Page MenuHomeElementl

RFC make_values_resource
ClosedPublic

Authored by yuhan on Apr 16 2021, 6:55 PM.

Details

Summary

depends on D7446

before: https://github.com/dagster-io/dagster/discussions/3213
after the change, users can pass in config:

@solid(required_resource_keys={"my_str"})
def solid1(context):
    my_str = context.resources.my_str
    # do stuff

@solid(required_resource_keys={"my_str"})
def solid2(context):
    my_str = context.resources.my_str
    # do stuff

@pipeline(mode_defs=[ModeDefinition(resource_defs={"my_str": make_values_resource()})])
def my_pipeline():
    solid1()
    solid2()

yaml:

resources:
  my_str:
    config: some_value
Test Plan

bk

docs:

Screen Shot 2021-04-26 at 12.03.03 PM.png (2×1 px, 410 KB)

Diff Detail

Repository
R1 dagster
Lint
Lint Not Applicable
Unit
Tests Not Applicable

Event Timeline

yuhan requested review of this revision.Apr 16 2021, 7:37 PM

top level export + update tutorial too?

im meh on make_ but Its the best of the ideas ive seen/had. Open if someone else has a better one

sandyryza added inline comments.
python_modules/dagster/dagster/core/definitions/resource.py
287

It would be helpful to include type annotations.

291

Would be helpful to include doc similar to the config_schema docs in this diff: https://dagster.phacility.com/D7446.

292

Nit: no square brackets needed around Optional

295

Nits:

  • Square brackets not needed around ResourceDefinition.
  • Looks like sentence is incomplete.
This revision now requires changes to proceed.Apr 20 2021, 3:17 PM

should we do make_object_resource here as well ? or separate diff? feels like introducing them together in the same release makes sense

should we do make_object_resource here as well ? or separate diff? feels like introducing them together in the same release makes sense

Not convinced that it's the right thing to do, but I think it's worth considering just accepting objects anywhere ResourceDefinitions are accepted, instead of requiring to wrap in make_object_resource.

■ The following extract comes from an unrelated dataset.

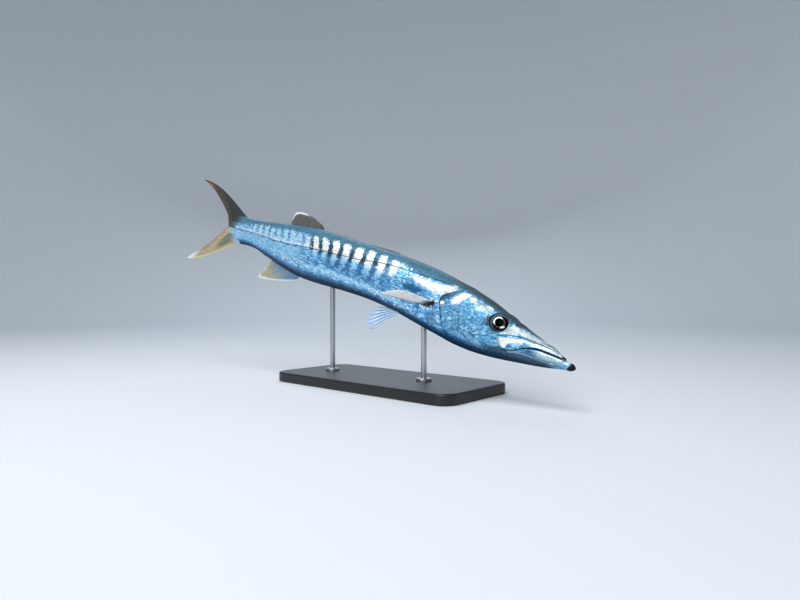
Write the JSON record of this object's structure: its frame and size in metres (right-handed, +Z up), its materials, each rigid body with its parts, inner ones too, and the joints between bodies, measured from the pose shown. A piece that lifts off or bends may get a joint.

yuhan marked 4 inline comments as done.

top level expoert + update example + update api docs
follow up diff: make_object_resource

re: make_object_resource vs accepting objects anywhere ResourceDefinitions are accepted

make_object_resource is a pretty trivial change - users can do the same thing with the existing ResourceDefinition.hardcoded_resource api but make_object_resource makes it less verbose.

the latter sounds like which sounds like we will end up loosing the resource definition check by allowing Any - also the resource machinery may need to special case resource objects (which need to skip the resource init) vs resource defs (which needs resource init), which sounds like a lot system complexity but not very much user value gain (?)

This name is definitely a bit tough. If I wanted to get global variables into the pipeline make_config_resource wouldn't really lead me to it.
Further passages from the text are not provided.